“Black Swan”, following the theory of the same name proposed by Nassim Nicholas Taleb, is the epithet now applied to a number of catastrophes and business continuity challenges. The underlying idea is simple enough. Certain high-impact events are hard to predict and have relatively little chance of occurring; however, when they do occur, they can change the course of history. For centuries, the black swan as a bird was thought not to exist. It turned out that such a bird did exist, which was a considerable surprise to “old world” observers. Part of the role of business continuity consultants is to help organisations understand that “black swans” exist and can affect them.

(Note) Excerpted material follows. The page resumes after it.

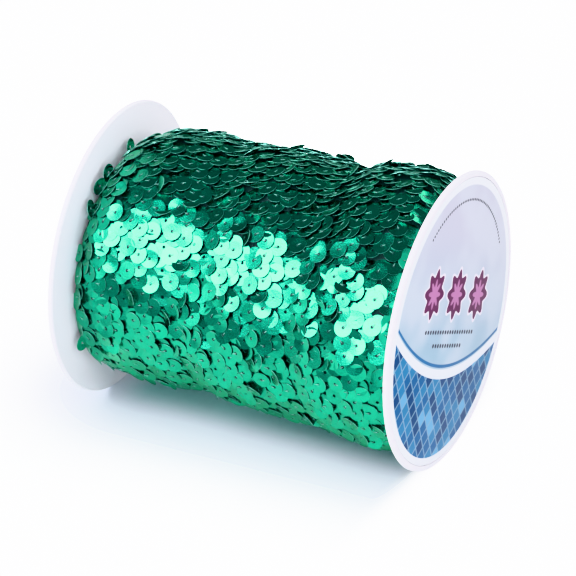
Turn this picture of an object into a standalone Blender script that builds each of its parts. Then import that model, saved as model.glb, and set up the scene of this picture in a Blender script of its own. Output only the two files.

Even if many “black swan” events are explainable after the fact, this doesn’t stop them from being unexpected and unpredictable before the fact. They can hit individual companies just as much as whole communities, although their effect can be positive as well as negative. The arrival of Internet was positive for many companies. As a counter-example, the Levi Strauss company saw its income collapse in Q2 of 2008 by 98% (it made just $1 million net), compared to Q2 of 2007. The cause was an ambitious re-design of the ERP system and a surprise requirement at the same time to integrate into mega-retailer Wal-Mart’s systems.
Taleb’s suggestions for tackling the problem include building in robustness against catastrophes and readiness to exploit opportunities. While this sounds like basic business continuity consultants advice, he warns against trying to predict the future simply by analysing the past. He also points out that to really understand risks, it is unwise to use “normal” models and simulations, because the “usual” doesn’t allow consideration of the exceptional events that can really make or break business continuity. Such a blinkered approach needs to be augmented by methods that allow businesses to apprehend the large-scale exceptions, the “black swans” that conventional models of normality cannot detect.